Protestors were filmed changing their dress from black clothing through which ‘anarchism’ is performed to more familiar colourful clothing through which ‘peaceful protest’ is acted out. The activity was both ‘strange’ and ‘suspicious’ for those observing it – in this case the police and the media – neither sure exactly of what this behaviour might mean.
So perhaps the street can still be used as a site of questioning and non-directed display; perhaps it remains a space of re-interpretation and questioning. But how to tap it?
“We want to go beyond"
While the work of artists such as Brown, Anderson and Matta-Clark looked for direct encounter, and physical intervention, in today’s situation, the policing of street space combined with its commodification, has forced artists to consider more closely the increasingly mediated condition of the ‘street’ itself.

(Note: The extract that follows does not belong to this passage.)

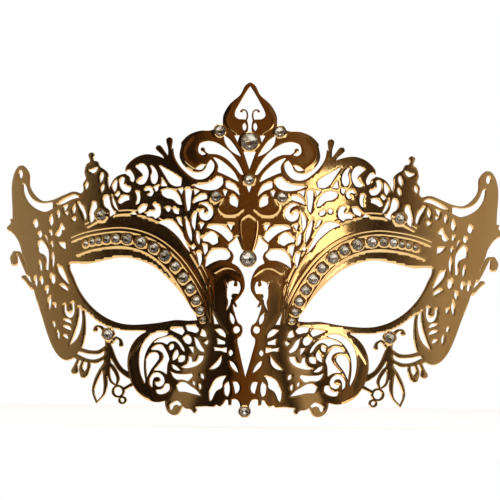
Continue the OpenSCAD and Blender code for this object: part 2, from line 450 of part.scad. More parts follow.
// ---------------------------------------------------------------- formed surface
// Solid whose front is the front of the plate, set back by d.
module form(d) {
  low = -reach / 2;
  drop = ridge_top - low;
  translate([0, axis_y, 0]) cylinder(r = wrap_radius - d, h = reach, center = true, $fn = 200);
  translate([0, ridge_radius - plate_thickness, low])
    cylinder(r1 = ridge_radius + ridge_slope * drop - d, r2 = ridge_radius - d, h = drop, $fn = 120);
  translate([0, root_radius - plate_thickness, low])
    cylinder(r1 = root_radius + root_slope * drop - d, r2 = root_radius - d, h = drop, $fn = 160);
}
// Formed sheet with the stone seats and the ribbon eyelets sunk in it.
module shell() {
  difference() {
    form(0);
    form(plate_thickness);
    for (s = all_stones) on_plate(s[0], s[1]) translate([0, 0, -seat_depth])
      cylinder(r = s[2] + stone_clearance, h = 4 * s[2], $fn = round_sides);
    for (side = [-1, 1]) on_plate(side * eyelet_x * sx, eyelet_z * sz)
      cylinder(r = eyelet_radius, h = 4 * plate_thickness, center = true, $fn = round_sides);
  }
}
// Depth of the front of the plate at x, z.
function wrap_y(x) = axis_y - sqrt(wrap_radius * wrap_radius - x * x);
function cone_y(x, z, r0, k) =
  let (r = r0 + k * max(ridge_top - z, 0))
  abs(x) < r ? r0 - plate_thickness - sqrt(r * r - x * x) : reach;
function ridge_y(x, z) = cone_y(x, z, ridge_radius, ridge_slope);
function root_y(x, z) = cone_y(x, z, root_radius, root_slope);
// Turn of the surface normal about Z, and its lean upward.
function yaw_at(x, z) =
  let (w = wrap_y(x), a = z < ridge_top ? ridge_y(x, z) : reach,
       b = z < ridge_top ? root_y(x, z) : reach)
  a < min(w, b) ? asin(x / (ridge_radius + ridge_slope * (ridge_top - z)))
  : b < w ? asin(x / (root_radius + root_slope * (ridge_top - z)))
  : asin(x / wrap_radius);
function lean_at(x, z) =
  let (w = wrap_y(x), a = z < ridge_top ? ridge_y(x, z) : reach,
       b = z < ridge_top ? root_y(x, z) : reach)
  a < min(w, b) ? atan(ridge_slope) : b < w ? atan(root_slope) : 0;
function front_y(x, z) =
  z < ridge_top ? min(wrap_y(x), ridge_y(x, z), root_y(x, z)) : wrap_y(x);
// Places children on the front of the plate, their +Z along the outward normal.
module on_plate(x, z) {
  translate([x, front_y(x, z), z]) rotate([0, 0, yaw_at(x, z)])
    rotate([90 - lean_at(x, z), 0, 0]) children();
}

// ---------------------------------------------------------------- pieces
function placed(s, side) = [side * s[0] * sx, s[1] * sz, s[2] * stone_scale];
function centred(s) = [0, s[0] * sz, s[1] * stone_scale];
all_stones = concat(
  [for (s = brow_stones, side = [-1, 1]) placed(s, side)],
  [for (s = [crown_side, fleur_side, temple, cheek], side = [-1, 1]) placed(s, side)],
  [for (s = [crown_large, fleur_small, pendant, nose_tip]) centred(s)]);

module stone(s) {
  r = s[2];
  girdle = seat_depth + 0.12 * r;
  color("white") on_plate(s[0], s[1]) translate([0, 0, -seat_depth]) {
    cylinder(r = r, h = girdle, $fn = stone_sides);
    translate([0, 0, girdle]) cylinder(r1 = r, r2 = 0.8 * r, h = 0.25 * r, $fn = stone_sides);
    translate([0, 0, girdle + 0.25 * r])
      cylinder(r1 = 0.8 * r, r2 = 0.5 * r, h = 0.15 * r, $fn = stone_sides);
  }
}
module mask_plate() {
  color("gold") difference() {
    intersection() {
      shell();
      through() silhouette();
    }
    openings();
  }
}
module brow_stone_left_01() { stone(placed(brow_stones[0], -1)); }
module brow_stone_left_02() { stone(placed(brow_stones[1], -1)); }
module brow_stone_left_03() { stone(placed(brow_stones[2], -1)); }
module brow_stone_left_04() { stone(placed(brow_stones[3], -1)); }
module brow_stone_left_05() { stone(placed(brow_stones[4], -1)); }
module brow_stone_left_06() { stone(placed(brow_stones[5], -1)); }
module brow_stone_left_07() { stone(placed(brow_stones[6], -1)); }
module brow_stone_left_08() { stone(placed(brow_stones[7], -1)); }
module brow_stone_left_09() { stone(placed(brow_stones[8], -1)); }
module brow_stone_left_10() { stone(placed(brow_stones[9], -1)); }
module brow_stone_left_11() { stone(placed(brow_stones[10], -1)); }
module brow_stone_left_12() { stone(placed(brow_stones[11], -1)); }
module brow_stone_left_13() { stone(placed(brow_stones[12], -1)); }
module brow_stone_left_14() { stone(placed(brow_stones[13], -1)); }
module brow_stone_left_15() { stone(placed(brow_stones[14], -1)); }
module brow_stone_right_01() { stone(placed(brow_stones[0], 1)); }
module brow_stone_right_02() { stone(placed(brow_stones[1], 1)); }
module brow_stone_right_03() { stone(placed(brow_stones[2], 1)); }
module brow_stone_right_04() { stone(placed(brow_stones[3], 1)); }
module brow_stone_right_05() { stone(placed(brow_stones[4], 1)); }
module brow_stone_right_06() { stone(placed(brow_stones[5], 1)); }
module brow_stone_right_07() { stone(placed(brow_stones[6], 1)); }
module brow_stone_right_08() { stone(placed(brow_stones[7], 1)); }
module brow_stone_right_09() { stone(placed(brow_stones[8], 1)); }
module brow_stone_right_10() { stone(placed(brow_stones[9], 1)); }
module brow_stone_right_11() { stone(placed(brow_stones[10], 1)); }
module brow_stone_right_12() { stone(placed(brow_stones[11], 1)); }
module brow_stone_right_13() { stone(placed(brow_stones[12], 1)); }
module brow_stone_right_14() { stone(placed(brow_stones[13], 1)); }
module brow_stone_right_15() { stone(placed(brow_stones[14], 1)); }
module crown_stone_left() { stone(placed(crown_side, -1)); }
module crown_stone_right() { stone(placed(crown_side, 1)); }
module fleur_stone_left() { stone(placed(fleur_side, -1)); }
module fleur_stone_right() { stone(placed(fleur_side, 1)); }
module temple_stone_left() { stone(placed(temple, -1)); }
module temple_stone_right() { stone(placed(temple, 1)); }
module cheek_stone_left() { stone(placed(cheek, -1)); }
module cheek_stone_right() { stone(placed(cheek, 1)); }
module crown_stone_large() { stone(centred(crown_large)); }
module fleur_stone_small() { stone(centred(fleur_small)); }
module pendant_stone() { stone(centred(pendant)); }
module nose_stone() { stone(centred(nose_tip)); }

mask_plate();
brow_stone_left_01();
brow_stone_left_02();
brow_stone_left_03();
brow_stone_left_04();
brow_stone_left_05();
brow_stone_left_06();
brow_stone_left_07();
brow_stone_left_08();
brow_stone_left_09();
brow_stone_left_10();
brow_stone_left_11();
brow_stone_left_12();
brow_stone_left_13();
brow_stone_left_14();
brow_stone_left_15();
brow_stone_right_01();
brow_stone_right_02();
brow_stone_right_03();
brow_stone_right_04();
brow_stone_right_05();
brow_stone_right_06();
brow_stone_right_07();
brow_stone_right_08();
brow_stone_right_09();
brow_stone_right_10();
brow_stone_right_11();
brow_stone_right_12();
brow_stone_right_13();
brow_stone_right_14();
brow_stone_right_15();
crown_stone_left();
crown_stone_right();
fleur_stone_left();
fleur_stone_right();
temple_stone_left();
temple_stone_right();
cheek_stone_left();
cheek_stone_right();
crown_stone_large();
fleur_stone_small();
pendant_stone();
nose_stone();
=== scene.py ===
import math

import bpy
import numpy as np
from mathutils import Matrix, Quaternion, Vector, geometry
from mathutils.kdtree import KDTree


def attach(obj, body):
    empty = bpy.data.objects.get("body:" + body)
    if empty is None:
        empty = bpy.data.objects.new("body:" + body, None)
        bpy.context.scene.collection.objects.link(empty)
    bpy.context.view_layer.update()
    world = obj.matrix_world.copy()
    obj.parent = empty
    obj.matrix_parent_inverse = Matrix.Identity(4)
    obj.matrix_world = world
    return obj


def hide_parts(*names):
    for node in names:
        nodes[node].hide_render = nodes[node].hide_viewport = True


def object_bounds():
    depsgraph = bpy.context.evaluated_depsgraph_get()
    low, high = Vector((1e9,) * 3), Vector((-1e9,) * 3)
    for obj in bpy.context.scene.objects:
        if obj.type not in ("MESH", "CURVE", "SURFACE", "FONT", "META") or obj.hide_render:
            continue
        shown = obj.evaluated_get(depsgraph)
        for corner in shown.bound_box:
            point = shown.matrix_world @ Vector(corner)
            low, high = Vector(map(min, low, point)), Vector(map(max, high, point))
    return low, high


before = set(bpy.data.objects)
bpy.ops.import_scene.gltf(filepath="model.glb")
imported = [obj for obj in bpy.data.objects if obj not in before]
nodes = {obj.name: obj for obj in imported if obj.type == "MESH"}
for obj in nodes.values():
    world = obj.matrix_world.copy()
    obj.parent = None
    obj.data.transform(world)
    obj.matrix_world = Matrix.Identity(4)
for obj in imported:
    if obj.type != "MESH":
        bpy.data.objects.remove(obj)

cad_lo, cad_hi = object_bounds()
MM = 0.001

# ------------------------------------------------------------------ form of the sheet, in mm
SHEET = 0.9
WRAP = 110.0
RIDGE = (18.0, 0.285)  # radius at the top of the ridge, and how fast it grows downward
ROOT = (44.0, 0.145)
RIDGE_TOP = 10.0
BLEND = 2.4  # how softly the cheeks run into the nose


def wrap_y(x):
    return WRAP - SHEET - np.sqrt(WRAP**2 - np.clip(x, -WRAP, WRAP) ** 2)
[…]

Erica Scourti’s recent film Manifesto Piece, which was screened at The Public in London earlier this year – itself a great space for current performance work – is a film/performance that seeks to redirect the mediatised ‘readings’ of urban space by appropriating the voice and the systems of address that determine so much of how we observe, behave and read ourselves.
In Scourti’s film the ‘permanent ephemerality’ of street space and the ownership of designated ‘frames’ for media messages becomes a kind of framing, or reframing of imaginary and lived space.
Compare this perhaps to the street art of Barcelona reported on by 2010lab here, which is equally concerned with the ephemeral permanence of posting street messages.
The ‘street’ is now in many ways an altered concept from the street of previous generations. It is utterly policed and ‘messaged’, the boundaries dividing private and public space have become imperceptible – the same space often interpreted by law enforcers and users in very different and yet very similar ways.
Can we seek out new interpretations, new concepts of the street as action and form?